You might assume then that I’m dead against ritual. I’m not. I think rituals can be really quite powerful, but their power is psychological. The power of any one of your rituals surely comes from the fact that it has been associated with certain other behaviours in your past. If you have, for many years, begun every significant work project by opening your favourite notebook and sharpening your special yellow pencil, then the act of opening that notebook and sharpening a similar pencil is likely to put you in the right frame of mind to get seriously down to work. Does that mean you should write a blog post on the virtues of yellow pencils? Most certainly not. For most people, yellow pencils call forth no such association. It’s your ritual.

The problem with our cultural reaction to works like Curry’s is that we become so fascinated with the way The Greats lived and worked, we come to believe that their rituals will translate into our lives. This fascination obfuscates the simple fact about ritual:

Rituals only have significant power over you because of what they’ve been associated with in your own history.

Without further ado, I should of course provide you, my dear reader, with some concrete steps to bring the power of ritual into your own life:

  1. Set up your rituals to include clear signals that tell your brain it’s time to work. The more specific the better. “It’s time to work” as a mantra is useless because those words appear all over. Think more along the lines of the German poet Friedrich Schiller who worked always with the smell of rotting apples. You don’t want to encounter your chosen signal all over the shop, as it’ll weaken its power. Most of us rarely smell rotting apples.
  2. Don’t expect a new ritual will have some effect on you just because you decided it’s your new ritual. You can’t just decide that the smell of walnut and coffee cake will remind you of grandma. You have to actually smell such a cake at grandma’s house several times. Remember, it’s all about your personal history. The nature of the ritual itself doesn’t really matter. (Except insofar as it’s difficult to type out a novel whilst snowboarding.) You’ve got to take the time to teach your brain to read the new signals. You have to build the association before you can make use of it.
  3. Understand that each time you start to execute your routine and then don’t follow through, you reduce the power of the routine.
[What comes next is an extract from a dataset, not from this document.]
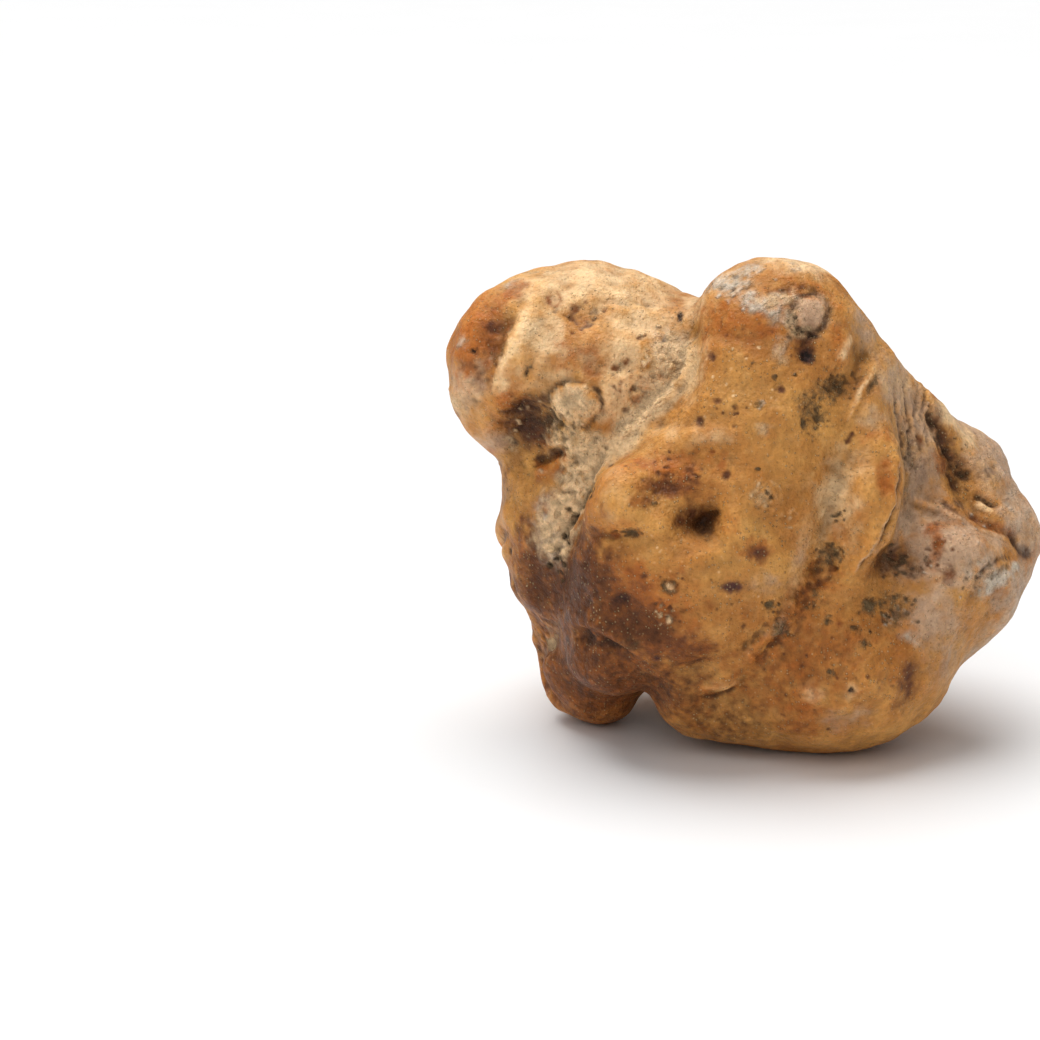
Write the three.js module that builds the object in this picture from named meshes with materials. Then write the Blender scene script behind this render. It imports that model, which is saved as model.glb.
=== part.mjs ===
// White truffle: one whole, freshly cleaned fruiting body, resting on a small flat spot.
// Millimetres, +Z up, the front of the truffle faces -Y, and the origin is under its middle, on the table.
//
// The shape is a smooth union of rounded lobes, as the fungus swells between stones and roots. Folds, valleys
// and hollows are pressed into the skin, and ridges are raised on it. A ball of even triangles is then drawn on
// to that skin, and its lowest part is pressed flat where the truffle rests.

import * as THREE from "three";
import { mergeVertices } from "three/addons/utils/BufferGeometryUtils.js";

// ---------- Driving dimensions ----------

const ballDetail = 22; // splits of each icosahedron edge, which sets the size of the triangles
const ballRadius = 60; // larger than the truffle, so that every vertex starts outside it
const lobeBlend = 4.2; // how far two lobes melt into each other
const restDepth = 0.6; // how much of the underside is pressed flat where the truffle rests
const evenRounds = 60; // rounds of evening out the triangles along the skin

// ---------- Lobes: centre and half-sizes, with an optional turn in degrees about X, Y and Z ----------

const lobes = [
  { name: "core", at: [0, 4, 24], half: [19, 16, 18] },
  { name: "crown", at: [2.8, -1, 43.8], half: [10, 9.5, 10.2], turn: [0, 12, 0] },
  { name: "crown shoulder", at: [10.5, 0, 37.5], half: [7, 8, 8.5] },
  { name: "neck", at: [1.5, -5, 34], half: [10.5, 9.5, 11.5], blend: 6 },
  { name: "front mass", at: [-5, -7.5, 23], half: [14, 10.5, 12.5], blend: 5 },
  { name: "ledge knob", at: [-11, -9.5, 29], half: [6.5, 5.5, 5], blend: 3 },
  { name: "lower left", at: [-12.5, -4.5, 13.8], half: [9, 10, 7.5], blend: 5 },
  { name: "golden fold", at: [11.5, -5.5, 25.5], half: [6.2, 9.5, 12.5], turn: [0, 8, 0] },
  { name: "belly", at: [8.5, -3, 12], half: [15.5, 14, 12.5] },
  { name: "under bulge", at: [-2, -4.5, 8.4], half: [9.5, 9, 6.8] },
  { name: "left shoulder", at: [-17, 9, 41.2], half: [12.8, 11.5, 10.5] },
  { name: "saddle", at: [-8.5, 6, 40], half: [7.5, 9, 7.6] },
  { name: "left cheek", at: [-14, 2.5, 35.5], half: [9.5, 8.5, 9], blend: 6 },
  { name: "left rim", at: [-25, 6, 40.2], half: [7.8, 9, 9.8], blend: 3 },
  { name: "left flank", at: [-17.5, 5, 22.5], half: [9.5, 11, 13] },
  { name: "left foot", at: [-15.4, 4.5, 7.5], half: [7.5, 8, 7.8], blend: 3.5 },
  { name: "column", at: [17.5, 2, 30.5], half: [6, 8, 9] },
  { name: "right shoulder", at: [22.3, 8, 25.8], half: [8.3, 10, 8.6] },
  { name: "right flank", at: [19.5, 0, 20.3], half: [10.5, 12, 8.5] },
  { name: "beak", at: [29, 2, 21.8], half: [4.2, 4.5, 3.8] },
  { name: "beak root", at: [24, 1, 16.5], half: [6, 7, 6] },
  { name: "back shoulder", at: [-4, 17, 35], half: [12, 8, 9] },
  { name: "back swell", at: [6, 17, 22], half: [14, 9.5, 13] },
  { name: "heel", at: [1, 14, 8.3], half: [10, 8.5, 8.6] },
  { name: "back knob", at: [-13, 17, 18], half: [8, 7, 8], blend: 3 },
];

// ---------- Lines and places pressed into the skin, or raised where the depth is negative ----------
// Each is set out as [across, up] as the front is seen from a little above, and then dropped on the lobes.

const frontTilt = 15; // degrees that the front is looked down on

const folds = [
  {
    name: "soil crevice",
    line: [[-6.5, 46], [-7.5, 41.5], [-10, 37], [-14, 32.5], [-17.5, 28.5], [-19.5, 24], [-21, 19.5], [-22, 15]],
    width: 3,
    depth: 1.5,
  },
  {
    name: "lip valley",
    line: [[17.5, 32], [18, 27], [17, 22], [14, 16.5], [9, 12.5], [4.5, 9], [1, 5.5], [-3, 3]],
    width: 3.4,
    depth: 1.8,
  },
  {
    name: "lip",
    line: [[14.5, 32], [14.8, 27], [13.5, 21.5], [10, 17.5], [5.5, 15], [1.5, 11], [-2, 7.5]],
    width: 1.8,
    depth: -0.7,
  },
  { name: "inner valley", line: [[10, 33], [8, 27], [6.5, 21], [4, 16.5]], width: 2.4, depth: 0.9 },
  { name: "dark crevice", line: [[19, 36], [21.5, 31], [24, 27], [26, 24]], width: 1.8, depth: 1.3 },
  {
    name: "beak crease",
    line: [[17, 25.5], [20.5, 24.5], [24, 23], [28, 22], [31, 21.5]],
    width: 1.8,
    depth: 0.9,
  },
  {
    name: "foot fold",
    line: [[-22, 11], [-17.5, 10.2], [-14, 9], [-11.5, 6], [-11, 2]],
    width: 2.4,
    depth: 1.8,
  },
  { name: "ledge", line: [[-18, 12.5], [-14, 11], [-10.5, 8], [-8, 5]], width: 1.8, depth: -0.5 },
  { name: "rim valley", line: [[-25, 45], [-27, 41], [-27.5, 37], [-27.5, 33]], width: 2.4, depth: 1 },
  { name: "pale ridge", line: [[-22, 46], [-24.5, 42], [-26, 38], [-26.5, 34]], width: 1.8, depth: -0.6 },
  { name: "shoulder step", line: [[-20, 47], [-14, 46], [-8, 45]], width: 1.8, depth: 0.7 },
  { name: "crown groove", line: [[11.5, 41], [9, 37], [7, 33]], width: 2.2, depth: 1 },
  { name: "crown ridge", line: [[15, 41], [12.5, 37], [10.5, 32.5]], width: 1.4, depth: -0.6 },
];

const hollows = [
  { name: "dark cheek", at: [-22.5, 31.5], width: 4.5, depth: 2 },
  { name: "ledge shade", at: [-8, 26.5], width: 3.5, depth: 0.9 },
  { name: "pit", at: [-4.5, 21.5], width: 2.6, depth: 1.7 },
  { name: "side pit", at: [-12.5, 21], width: 2.2, depth: 0.9 },
  { name: "scar mouth", at: [6.5, 40.5], width: 2.2, depth: 1.1 },
  { name: "right dimple", at: [17, 18], width: 3.5, depth: 0.9 },
];

// ---------- The skin as a distance: negative inside, zero on the skin ----------

const scratch = new THREE.Vector3();

// How each lobe is turned, worked out once.
const placedLobes = lobes.map(({ at, half, turn = [0, 0, 0], blend = lobeBlend }) => ({
  blend,
  centre: new THREE.Vector3(...at),
  half: new THREE.Vector3(...half),
  back: new THREE.Quaternion()
    .setFromEuler(new THREE.Euler(...turn.map(THREE.MathUtils.degToRad)))
    .invert(),
}));

function ellipsoidDistance(point, { centre, half, back }) {
  scratch.copy(point).sub(centre).applyQuaternion(back).divide(half);
  const reach = scratch.length();
  const slope = scratch.divide(half).length();
  return slope > 0 ? (reach * (reach - 1)) / slope : -Math.min(half.x, half.y, half.z);
}

function smoothUnion(a, b, blend) {
  const share = Math.max(blend - Math.abs(a - b), 0) / blend;
  return Math.min(a, b) - share * share * blend * 0.25;
}

function lobeDistance(point) {
  let distance = Infinity;
  for (const lobe of placedLobes) {
    distance = smoothUnion(distance, ellipsoidDistance(point, lobe), lobe.blend);
  }
  return distance;
}

const tilt = THREE.MathUtils.degToRad(frontTilt);
const lineOfSight = new THREE.Vector3(0, Math.cos(tilt), -Math.sin(tilt));
const upInView = new THREE.Vector3(0, Math.sin(tilt), Math.cos(tilt));

// The point of the lobes that is seen from the front at [across, up].
function seenFromFront([across, up]) {
  const point = upInView.clone().multiplyScalar(up).addScaledVector(lineOfSight, -ballRadius);
  point.x += across;
  for (let gone = 0; gone < 2 * ballRadius; ) {
    const gap = lobeDistance(point);
    if (gap < 0.01) break;
    point.addScaledVector(lineOfSight, gap * 0.7);
    gone += gap * 0.7;
  }
  return point;
}

const placedFolds = folds.map(({ line, width, depth }) => {
  const curve = new THREE.CatmullRomCurve3(line.map(seenFromFront));
  return { places: curve.getSpacedPoints(line.length * 6), width, depth };
});
const placedHollows = hollows.map(({ at, width, depth }) => ({ places: [seenFromFront(at)], width, depth }));
const presses = [...placedFolds, ...placedHollows];

function skinDistance(point) {
  let distance = lobeDistance(point);
  if (distance > 10) return distance - 4;
  for (const { places, width, depth } of presses) {
    let nearest = Infinity;
    for (const place of places) nearest = Math.min(nearest, place.distanceToSquared(point));
    distance += depth * Math.exp(-nearest / (width * width));
  }
  return distance;
}

const probe = new THREE.Vector3();
const probeStep = 0.05;

function skinNormal(point, normal) {
  const here = skinDistance(point);
  for (const axis of ["x", "y", "z"]) {
    probe.copy(point);
    probe[axis] += probeStep;
    normal[axis] = (skinDistance(probe) - here) / probeStep;
  }
  return here;
}

// Moves a point on to the skin, straight down the slope of the distance.
function dropOnSkin(point, steps) {
  const normal = new THREE.Vector3();
  for (let i = 0; i < steps; i++) {
    const here = skinNormal(point, normal);
    point.addScaledVector(normal, -here / Math.max(normal.lengthSq(), 0.25));
  }
}

// ---------- The ball of even triangles ----------

function evenBall() {
  const ball = new THREE.IcosahedronGeometry(ballRadius, ballDetail);
  ball.deleteAttribute("normal");
  ball.deleteAttribute("uv");
  return mergeVertices(ball, 1e-3);
}

function neighboursOf(index, count) {
  const found = Array.from({ length: count }, () => new Set());
  for (let i = 0; i < index.length; i += 3) {
    const corners = [index[i], index[i + 1], index[i + 2]];
    corners.forEach((a) => corners.forEach((b) => a !== b && found[a].add(b)));
  }
  return found.map((set) => [...set]);
}

// Pulls a point in from outside, along its line to the middle of the core, until it meets the skin.
function pullIn(point, middle) {
  const inward = middle.clone().sub(point);
  const whole = inward.length();
  inward.normalize();
  let gone = 0;
  while (gone < whole) {
    const gap = skinDistance(point);
    if (gap < 0.01) break;
    const step = gap * 0.7;
    point.addScaledVector(inward, step);
    gone += step;
  }
}

function truffleGeometry() {
  const geometry = evenBall();
  const position = geometry.attributes.position;
  const middle = new THREE.Vector3(...lobes[0].at);
  const points = [];
  for (let i = 0; i < position.count; i++) {
    const point = new THREE.Vector3().fromBufferAttribute(position, i).add(middle);
    pullIn(point, middle);
    points.push(point);
  }
  const neighbours = neighboursOf(geometry.index.array, position.count);
  const mean = new THREE.Vector3();
  for (let round = 0; round < evenRounds; round++) {
    const moved = points.map((point, i) => {
      mean.set(0, 0, 0);
      neighbours[i].forEach((n) => mean.add(points[n]));
      mean.divideScalar(neighbours[i].length);
      return point.clone().lerp(mean, 0.6);
    });
    moved.forEach((point, i) => {
      dropOnSkin(point, 2);
      points[i].copy(point);
    });
  }
  points.forEach((point, i) => {
    dropOnSkin(point, 3);
    position.setXYZ(i, point.x, point.y, point.z);
  });
  return geometry;
}

// Sets the truffle down on the table: the lowest part is pressed flat at z = 0, under the middle of its box.
function setDown(geometry) {
  geometry.computeBoundingBox();
  const { min, max } = geometry.boundingBox;
  geometry.translate(-(min.x + max.x) / 2, -(min.y + max.y) / 2, -min.z - restDepth);
  const position = geometry.attributes.position;
  for (let i = 0; i < position.count; i++) {
    position.setZ(i, Math.max(position.getZ(i), 0));
  }
  return geometry;
}

const skin = new THREE.MeshStandardMaterial({ color: 0xc08a4e, roughness: 0.62, metalness: 0 });
const truffle = new THREE.Mesh(setDown(truffleGeometry()), skin);
truffle.name = "truffle";

const group = new THREE.Group();
group.add(truffle);
export default group;
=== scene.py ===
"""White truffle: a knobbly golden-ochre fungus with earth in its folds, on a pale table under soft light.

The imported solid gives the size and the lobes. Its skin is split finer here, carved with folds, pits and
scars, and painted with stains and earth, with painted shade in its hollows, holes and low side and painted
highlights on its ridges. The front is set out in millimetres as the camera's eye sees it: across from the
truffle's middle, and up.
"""

import math
import random

import bmesh
import bpy
import numpy as np
from mathutils import Matrix, Vector, noise
from mathutils.bvhtree import BVHTree


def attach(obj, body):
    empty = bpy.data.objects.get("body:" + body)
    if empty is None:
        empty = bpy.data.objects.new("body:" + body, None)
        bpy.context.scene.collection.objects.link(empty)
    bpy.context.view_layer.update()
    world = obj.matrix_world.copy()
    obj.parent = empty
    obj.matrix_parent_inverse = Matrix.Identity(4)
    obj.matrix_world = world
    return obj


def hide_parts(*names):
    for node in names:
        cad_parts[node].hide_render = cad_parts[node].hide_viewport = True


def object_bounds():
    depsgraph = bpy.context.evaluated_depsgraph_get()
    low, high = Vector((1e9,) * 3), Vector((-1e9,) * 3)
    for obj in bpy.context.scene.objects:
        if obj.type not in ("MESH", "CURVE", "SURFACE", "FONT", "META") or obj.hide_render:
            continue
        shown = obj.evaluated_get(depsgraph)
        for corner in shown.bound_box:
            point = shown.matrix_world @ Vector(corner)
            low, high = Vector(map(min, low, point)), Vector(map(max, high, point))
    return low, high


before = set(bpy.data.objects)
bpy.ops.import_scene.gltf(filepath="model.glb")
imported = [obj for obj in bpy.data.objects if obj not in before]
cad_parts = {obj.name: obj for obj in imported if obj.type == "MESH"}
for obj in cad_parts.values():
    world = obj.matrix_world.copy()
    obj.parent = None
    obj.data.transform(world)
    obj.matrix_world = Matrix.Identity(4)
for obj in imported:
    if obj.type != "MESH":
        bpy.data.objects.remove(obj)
cad_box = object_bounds()

MM = 0.001

# ---------- Camera: looks down a little, with the truffle right of the middle ----------

LOOK_DOWN = math.radians(15)
RIGHT = Vector((1, 0, 0))
UP = Vector((0, math.sin(LOOK_DOWN), math.cos(LOOK_DOWN)))
TO_EYE = Vector((0, -math.cos(LOOK_DOWN), math.sin(LOOK_DOWN)))
EYE_DISTANCE = 321 * MM
LENS_MM = 100
SENSOR_MM = 36
FARTHEST = 20  # metres that the camera sees

# The eye looks at the truffle's left side, not quite half way up: shares of its width and height, and how
# far before its middle.
LOOK_ACROSS = 0.124
LOOK_HIGH = 0.436
LOOK_FORWARD = 0.5 * MM

low, high = (Vector(corner) for corner in cad_box)
span = high - low
look_at = Vector((low.x + LOOK_ACROSS * span.x, -LOOK_FORWARD, LOOK_HIGH * span.z))
eye = look_at + TO_EYE * EYE_DISTANCE


def make_camera():
    lens = bpy.data.cameras.new("camera")
    lens.lens = LENS_MM
    lens.sensor_width = SENSOR_MM
    lens.clip_end = FARTHEST
    camera = bpy.data.objects.new("camera", lens)
    camera.matrix_world = Matrix.Translation(eye) @ Matrix((RIGHT, UP, TO_EYE)).transposed().to_4x4()
    bpy.context.scene.collection.objects.link(camera)
    bpy.context.scene.camera = camera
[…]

If you sharpen your special yellow pencil but then give up before you seriously go to work, you are teaching your brain that the signal only sometimes means it’s work time.
  4. The more signals you build into a ritual, the more powerful it’s likely to be. Consider sights, sounds, smells, sensations, posture… whatever works for you.
  5. If you want a ritual to generalise across settings, you need to establish the ritual in several settings. Don’t merely use the yellow pencil in your office if you want your special yellow pencil routine to work in the exam hall. Use your yellow pencil in many (appropriate) settings, so that your brain learns that whenever the yellow pencil comes out, in whatever setting, it’s work time.*

I use the power of ritual to get myself into the mood for certain types of work. I also find that a meditation ritual helps my mind to settle just slightly faster. I’ve spoken to people who use a ritual to get fired up and ready to perform in front of a group of people. Rituals can be used to help you get in the right mood or frame of mind for pretty much any activity, but they’re not magic spells. They’re simply the result of your brain going automatically on to the next action.

Mary had a little …… ?
Humpty Dumpty sat on the ……. ?

See? Like that.

*Disclaimer: The suggestions in this post are based on sound psychological principles, but that still doesn’t mean you are going to create for yourself incredibly powerful rituals unless you work at it. There are a lot of variables at play. You’ll need to experiment for yourself and watch the results carefully. A yellow pencil is unlikely to be sufficient as a signal on its own. That’s why all the stories in Curry’s book are about routines that take a few minutes to execute and which are carried out in the same way each time.